## Given entries

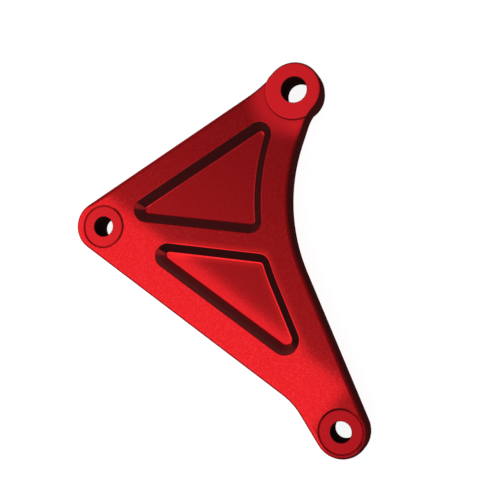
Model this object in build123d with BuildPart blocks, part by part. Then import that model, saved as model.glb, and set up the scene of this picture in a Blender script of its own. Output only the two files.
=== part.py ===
"""Three-eye suspension link, machined from one piece of aluminium plate.

The origin is on the axis of the main pivot, in the plane of the back boss faces,
which is also the plane that the link lies on. The lower pivot is straight down the
page along -Y, the side pivot is out along -X, and the front face looks up along +Z.
"""

import os
from math import acos, degrees

from build123d import *

# Pivot layout, seen from the front
lower_drop = 131.0
side_reach = 85.0
side_drop = 40.25

# Bores for the pivot bolts, with a small break at each rim
main_bore = 10.0
side_bore = 8.0
lower_bore = 8.0
bore_break = 0.2

# The two round eyes, and the corner that makes the side eye. The outline of the main eye
# is shifted a little towards the side eye
main_eye_radius = 10.9
main_eye_shift = 0.35
lower_eye_radius = 10.4
side_corner_radius = 10.3

# How far the upper, lower and neck edges pass from the axes of the side and main pivots
upper_edge_offset = 11.5
lower_edge_offset = 11.1
upper_neck_offset = 8.8
inner_neck_offset = 8.1

# Where the straight edges of the waist and of the toe would cross, before rounding
waist_corner = (-12.8, -44.2)
bend_corner = (-17.0, -118.7)
waist_radius = 70.0
bend_radius = 25.0
upper_neck_radius = 55.0
inner_neck_radius = 15.0

# Thickness of the plate, and how far the faces of the bosses stand beyond it
plate_thickness = 9.0
back_boss_height = 4.0
main_face_rise = 1.0
main_face_margin = 0.5

# Back bosses, smaller than the eyes that they stand on
main_back_boss_radius = 9.8
side_back_boss_radius = 9.4
lower_back_boss_radius = 9.2
back_boss_break = 0.5

# Rounding of the outer edges
front_edge_radius = 2.0
back_edge_radius = 1.4
main_edge_radius = 1.2

# Groove turned round the face of each of the two smaller bosses
side_face_radius = 7.9
lower_face_radius = 8.0
groove_floor_width = 0.3
groove_flank_width = 0.6
groove_depth = 0.6

# Pockets, the land left between them and the outer edges, and the rib that parts them
pocket_depth = 3.0
pocket_wall_angle = 50.0
pocket_corner_radius = 5.0
pocket_tip_radius = 5.8
pocket_rim_radius = 0.6
pocket_floor_radius = 1.0
upper_land = 10.5
inner_land = 11.2
lower_land = 12.1
rib_width = 7.3
rib_angle = -14.6

main_pivot = Vector(0, 0)
side_pivot = Vector(-side_reach, -side_drop)
lower_pivot = Vector(0, -lower_drop)
waist = Vector(waist_corner)
bend = Vector(bend_corner)

plate_back = back_boss_height
plate_front = plate_back + plate_thickness
main_face = plate_front + main_face_rise
main_face_radius = main_eye_radius + main_face_margin

main_eye_centre = main_pivot - Vector(main_eye_shift, 0)
round_eyes = ((main_eye_centre, main_eye_radius), (lower_pivot, lower_eye_radius))
back_bosses = ((main_pivot, main_back_boss_radius), (side_pivot, side_back_boss_radius),
               (lower_pivot, lower_back_boss_radius))
bores = ((main_pivot, main_bore, main_face), (side_pivot, side_bore, plate_front),
         (lower_pivot, lower_bore, plate_front))
grooved_faces = ((side_pivot, side_face_radius), (lower_pivot, lower_face_radius))

standing = (Align.CENTER, Align.CENTER, Align.MIN)
hanging = (Align.CENTER, Align.CENTER, Align.MAX)


def edge_between(start, start_offset, end, end_offset):
    """Straight edge that passes two points at the given distances, on its right."""
    gap = end - start
    lean = degrees(acos((start_offset - end_offset) / gap.length))
    outward = gap.normalized().rotate(Axis.Z, lean)
    return Line(start + outward * start_offset, end + outward * end_offset)


def moved_in(edge, land):
    """Copy of a straight edge, moved to its right by the width of the land."""
    inward = (edge % 0).rotate(Axis.Z, -90)
    return edge.moved(Location(inward * land))


def crossing(first, second):
    """Point where the lines through two straight edges cross."""
    gap = second @ 0 - first @ 0
    reach = gap.cross(second % 0).Z / (first % 0).cross(second % 0).Z
    return first @ 0 + (first % 0) * reach


def corner_at(sketch, point):
    """Corner of a sketch that lies nearest to a point."""
    return sketch.vertices().sort_by_distance(point)[0]


# The five straight edges of the plan, taken clockwise from the side eye
upper_edge = edge_between(side_pivot, upper_edge_offset, main_pivot, upper_neck_offset)
neck_edge = edge_between(main_pivot, inner_neck_offset, waist, 0)
inner_edge = edge_between(waist, 0, lower_pivot, lower_eye_radius)
toe_edge = edge_between(lower_pivot, lower_eye_radius, bend, 0)
lower_edge = edge_between(bend, 0, side_pivot, lower_edge_offset)

# Outline of the plate: the web between the edges, an eye at each of the two pivots on
# its right, and the rounded corner that makes the side eye
side_corner = crossing(lower_edge, upper_edge)

with BuildSketch() as outline:
    with BuildLine():
        Polyline(side_corner, upper_edge @ 1, neck_edge @ 0, waist, inner_edge @ 1,
                 toe_edge @ 0, bend, close=True)
    make_face()
    for centre, radius in round_eyes:
        with Locations(centre):
            Circle(radius)
    fillet(corner_at(outline, side_corner), side_corner_radius)
    fillet(corner_at(outline, waist), waist_radius)
    fillet(corner_at(outline, bend), bend_radius)
    fillet(corner_at(outline, upper_edge @ 1), upper_neck_radius)
    fillet(corner_at(outline, neck_edge @ 0), inner_neck_radius)

# Rims of the two pockets: the field inside the lands, parted by the rib
field = [moved_in(upper_edge, upper_land), moved_in(neck_edge, inner_land),
         moved_in(inner_edge, inner_land), moved_in(lower_edge, lower_land)]
heel, apex, inner_bow, tip = (crossing(field[i - 1], field[i]) for i in range(4))
rib_length = 2 * side_reach

with BuildSketch() as pockets:
    with BuildLine():
        Polyline(heel, apex, inner_bow, tip, close=True)
    make_face()
    fillet(corner_at(pockets, inner_bow), waist_radius + inner_land)
    fillet(corner_at(pockets, tip), pocket_tip_radius)
    with Locations(Location(side_pivot, rib_angle)):
        Rectangle(rib_length, rib_width, mode=Mode.SUBTRACT)
    offset(amount=-pocket_corner_radius, kind=Kind.INTERSECTION)
    offset(amount=pocket_corner_radius, kind=Kind.ARC)

# Main eye: the outline within its turned face, rounded where it is the edge of the link
# and left as a crisp step over the web
with BuildSketch() as main_eye_plan:
    add(outline.sketch)
    with Locations(main_pivot):
        Circle(main_face_radius, mode=Mode.INTERSECT)

with BuildPart() as main_eye:
    eye_back = plate_back + back_edge_radius
    extrude(Plane.XY.offset(eye_back) * main_eye_plan.sketch, amount=main_face - eye_back)
    face_edges = main_eye.faces().sort_by(Axis.Z)[-1].edges()
    step = face_edges.sort_by_distance((main_pivot.X, main_pivot.Y, main_face))[-1]
    fillet(face_edges - ShapeList([step]), main_edge_radius)

# Grooves round the two smaller faces, with a sloping outer flank
with BuildPart() as grooves:
    for pivot, radius in grooved_faces:
        with Locations((pivot.X, pivot.Y, plate_front)):
            Cone(radius + groove_floor_width, radius + groove_floor_width + groove_flank_width,
                 groove_depth, align=hanging)
            Cylinder(radius, groove_depth, align=hanging, mode=Mode.SUBTRACT)

with BuildPart() as link_arm:
    # Plate, with its front edge well rounded and its back edge eased
    extrude(Plane.XY.offset(plate_back) * outline.sketch, amount=plate_thickness)
    fillet(link_arm.faces().sort_by(Axis.Z)[-1].edges(), front_edge_radius)
    fillet(link_arm.faces().sort_by(Axis.Z)[0].edges(), back_edge_radius)

    # Pockets with sloping walls, blended at the rim and at the floor
    extrude(Plane.XY.offset(plate_front) * pockets.sketch, amount=-pocket_depth,
            taper=pocket_wall_angle, mode=Mode.SUBTRACT)
    level_faces = link_arm.faces().filter_by(Plane.XY)
    front_face = level_faces.sort_by(Axis.Z)[-1]
    floors = level_faces.filter_by_position(Axis.Z, plate_back, plate_front, (False, False))
    rims = [edge for wire in front_face.inner_wires() for edge in wire.edges()]
    fillet(rims, pocket_rim_radius)
    fillet(floors.edges(), pocket_floor_radius)

    add(main_eye.part)

    # Back bosses, which the link lies on, carried up into the eased edge of the plate
    for pivot, radius in back_bosses:
        with Locations(pivot):
            Cone(radius - back_boss_break, radius, back_boss_break, align=standing)
        with Locations((pivot.X, pivot.Y, back_boss_break)):
            Cylinder(radius, plate_back + back_edge_radius - back_boss_break, align=standing)

    # Grooves, then the bores with their rims broken
    add(grooves.part, mode=Mode.SUBTRACT)
    for pivot, bore, face in bores:
        with Locations((pivot.X, pivot.Y, face)):
            Hole(bore / 2)
            Cone(bore / 2, bore / 2 + bore_break, bore_break, align=hanging, mode=Mode.SUBTRACT)
        with Locations(pivot):
            Cone(bore / 2 + bore_break, bore / 2, bore_break, align=standing, mode=Mode.SUBTRACT)

link_arm.part.label = "link_arm"
os.makedirs("parts", exist_ok=True)
export_step(link_arm.part, "parts/link_arm.step")
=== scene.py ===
"""Looks of the three-eye suspension link: satin red anodised aluminium on a pale floor."""

from math import cos, pi, radians, sin

import bpy
from mathutils import Matrix, Vector

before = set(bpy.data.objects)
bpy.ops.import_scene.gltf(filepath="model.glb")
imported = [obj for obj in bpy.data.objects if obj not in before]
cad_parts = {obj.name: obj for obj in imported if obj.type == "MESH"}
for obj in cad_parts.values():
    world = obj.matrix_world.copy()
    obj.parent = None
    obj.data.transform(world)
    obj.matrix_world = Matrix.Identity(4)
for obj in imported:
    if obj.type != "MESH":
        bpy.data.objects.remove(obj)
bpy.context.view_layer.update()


# The link arm is one plate of aluminium, machined all over. It was blasted with fine
# beads and dyed red by anodising, which leaves a satin skin with a fine grain. The faces
# round the bores were turned flat. The steep walls get a painted near-black shade.
class Wire:
    """An output of a shader node. Arithmetic on it adds the Math node that does it."""

    def __init__(self, shading, socket):
        self.shading = shading
        self.socket = socket

    def maths(self, operation, left, right=0.0):
        return self.shading.node("Math", {"operation": operation}, {0: left, 1: right})

    def __add__(self, other):
        return self.maths("ADD", self, other)

    def __sub__(self, other):
        return self.maths("SUBTRACT", self, other)

    def __rsub__(self, other):
        return self.maths("SUBTRACT", other, self)

    def __mul__(self, other):
        return self.maths("MULTIPLY", self, other)

    def __abs__(self):
        return self.maths("ABSOLUTE", self)

    __radd__ = __add__
    __rmul__ = __mul__


class Shading:
    """The node tree of a material or of the world."""

    def __init__(self, owner):
        self.owner = owner
        owner.use_nodes = True
        self.tree = owner.node_tree
        self.tree.nodes.clear()

    def node(self, kind, settings, sockets, output=0):
        """Adds a node: its settings first, then the value or the wire of each input."""
        made = self.tree.nodes.new("ShaderNode" + kind)
        for name, value in settings.items():
            setattr(made, name, value)
        for key, value in sockets.items():
            if isinstance(value, Wire):
                self.tree.links.new(value.socket, made.inputs[key])
            else:
                made.inputs[key].default_value = value
        return Wire(self, made.outputs[output]) if made.outputs else None

    def ramp(self, value, low, high):
        """Nought below low and one above high, with a smooth rise between."""
        sockets = {"Value": value, "From Min": low, "From Max": high}
        return self.node("MapRange", {"interpolation_type": "SMOOTHSTEP"}, sockets)

    def fade(self, value, low, high):
        """One below low and nought above high, with a smooth fall between."""
        return 1 - self.ramp(value, low, high)

    def larger(self, one, other):
        """The larger of two values at each point."""
        return self.node("Math", {"operation": "MAXIMUM"}, {0: one, 1: other})

    def part_along(self, vector, way):
        """How far a vector goes along a way of length one."""
        return self.node("VectorMath", {"operation": "DOT_PRODUCT"}, {0: vector, 1: way}, "Value")

    def blend(self, share, base, other):
        """Mixes two colours: the sockets of a colour Mix node are 0, 6 and 7, its output 2."""
        return self.node("Mix", {"data_type": "RGBA"}, {0: share, 6: base, 7: other}, 2)


blasted_red = (0.43, 0.0090, 0.0120, 1)
# Pale fleck colour of the grain, painted in as the sparkle of the blasted metal
painted_sparkle_red = (0.62, 0.058, 0.060, 1)
# The three face colours are lit and shaded tones of one turned finish: painted light on the main
# face, painted shade on the small ones
main_face_painted_light_red = (0.875, 0.0210, 0.0295, 1)
side_face_painted_shade_red = (0.555, 0.0160, 0.0205, 1)
lower_face_painted_shade_red = (0.50, 0.0125, 0.0175, 1)
# A red of painted highlights, for the glints, the bright band and the apex spot in the pockets
painted_highlight_red = (0.78, 0.020, 0.022, 1)
# A dark red, painted as shade on the rounded outer edges, and also the colour of the faint mottle
edge_shade_and_mottle_red = (0.06, 0.0050, 0.0055, 1)
# The four wall colours are painted shade and light: the dark wall tone, its streaks, a lighter
# tone for walls that face the light, and a deeper shade
wall_shade_red = (0.036, 0.0060, 0.0062, 1)
wall_shade_streak_red = (0.056, 0.0080, 0.0085, 1)
wall_painted_light_red = (0.16, 0.022, 0.022, 1)
wall_deep_shade_red = (0.008, 0.003, 0.003, 1)
# A painted highlight for the wall at the left end of each pocket
tip_highlight_red = (0.30, 0.0180, 0.0180, 1)
# Painted shade for the inside of the bores
bore_shade_black = (0.030, 0.008, 0.008, 1)

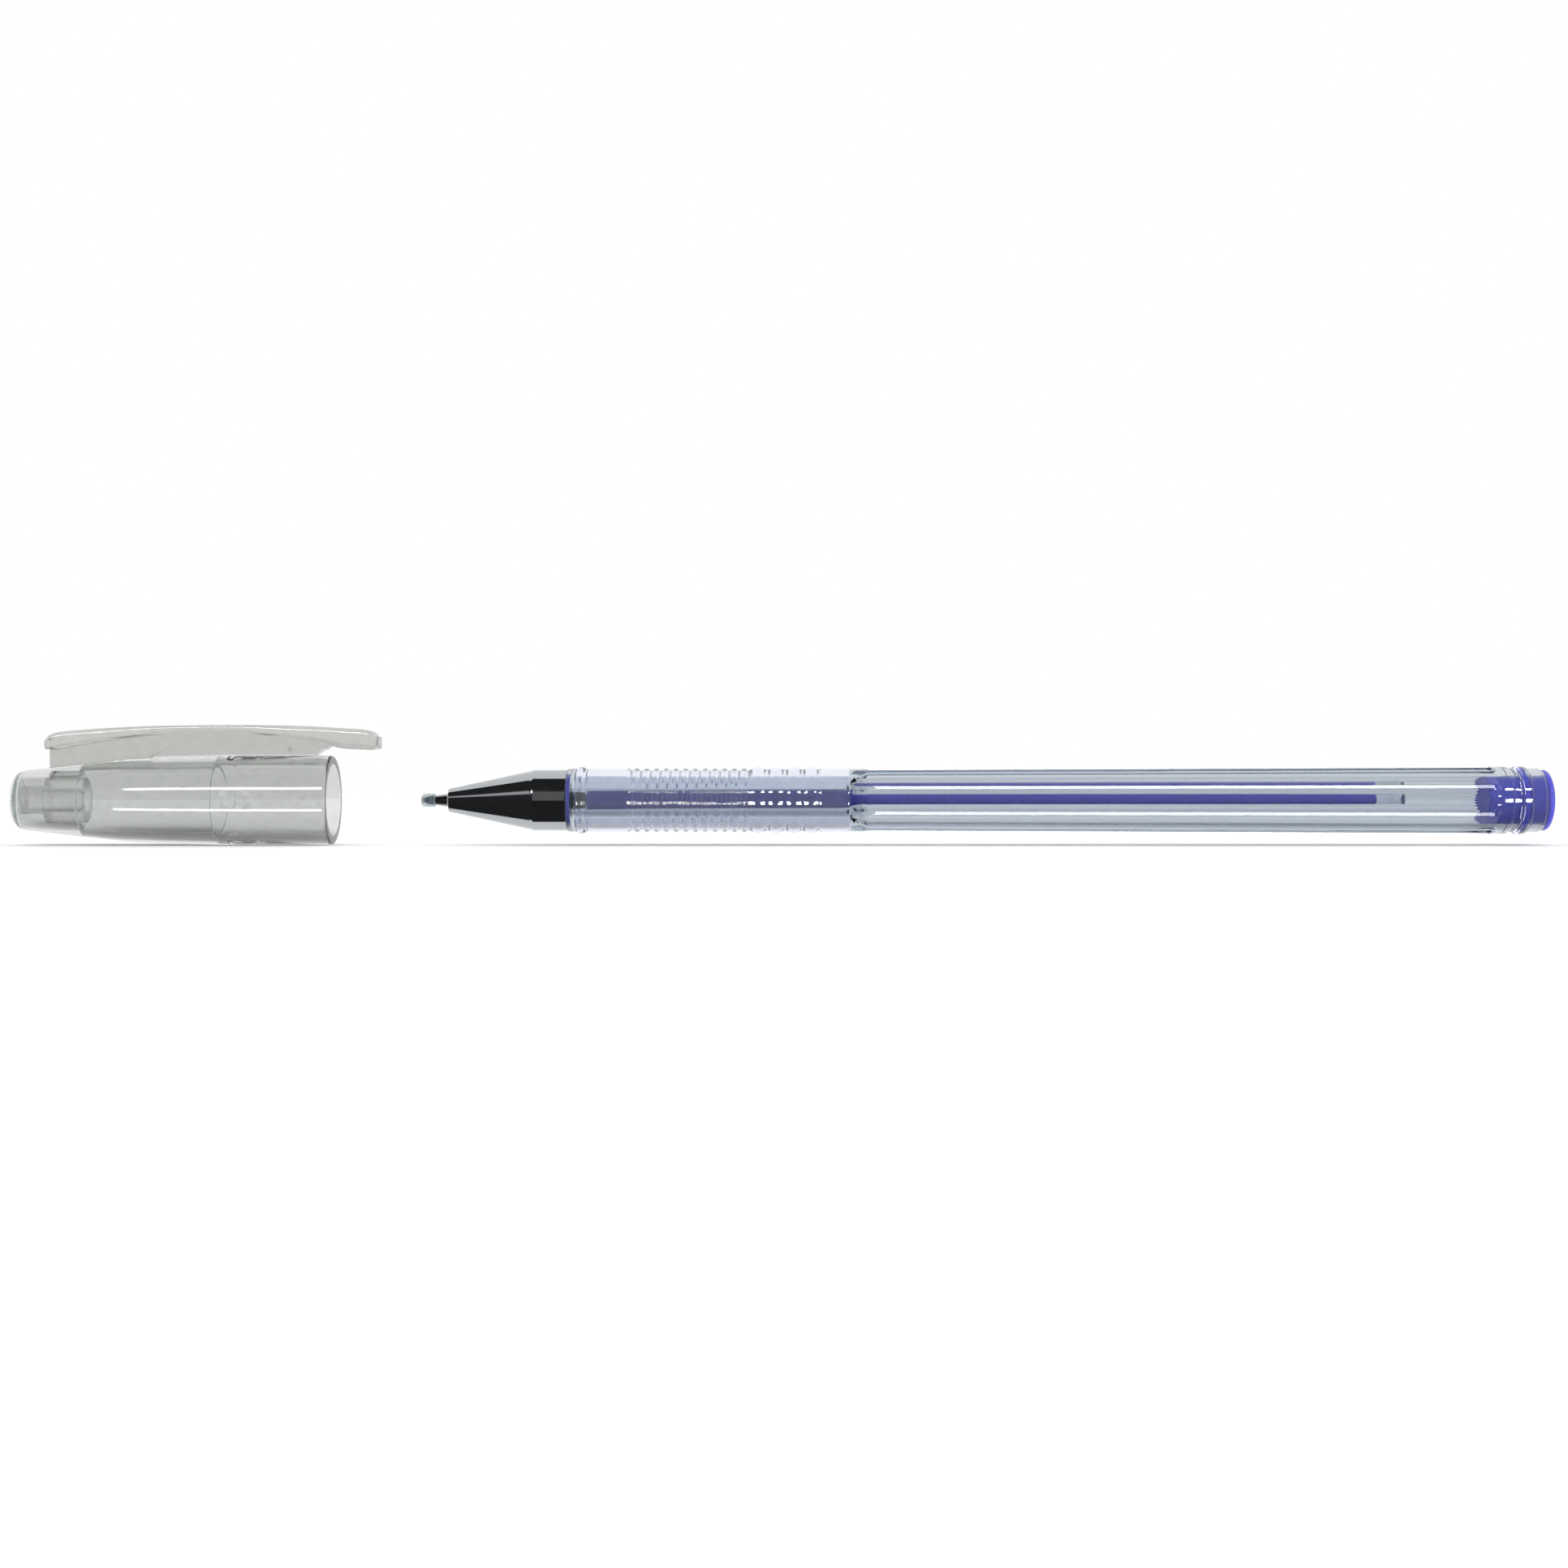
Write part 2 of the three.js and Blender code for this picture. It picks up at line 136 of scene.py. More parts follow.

## What to work on
From the entries above, give again exactly the lines running from the line with "obj.matrix_world = Matrix.Identity(4)" to the line with "bpy.context.view_layer.update()"; include both of those lines.

## Result of the exercise
    obj.matrix_world = Matrix.Identity(4)
for obj in imported:
    if obj.type != "MESH":
        bpy.data.objects.remove(obj)
bpy.context.view_layer.update()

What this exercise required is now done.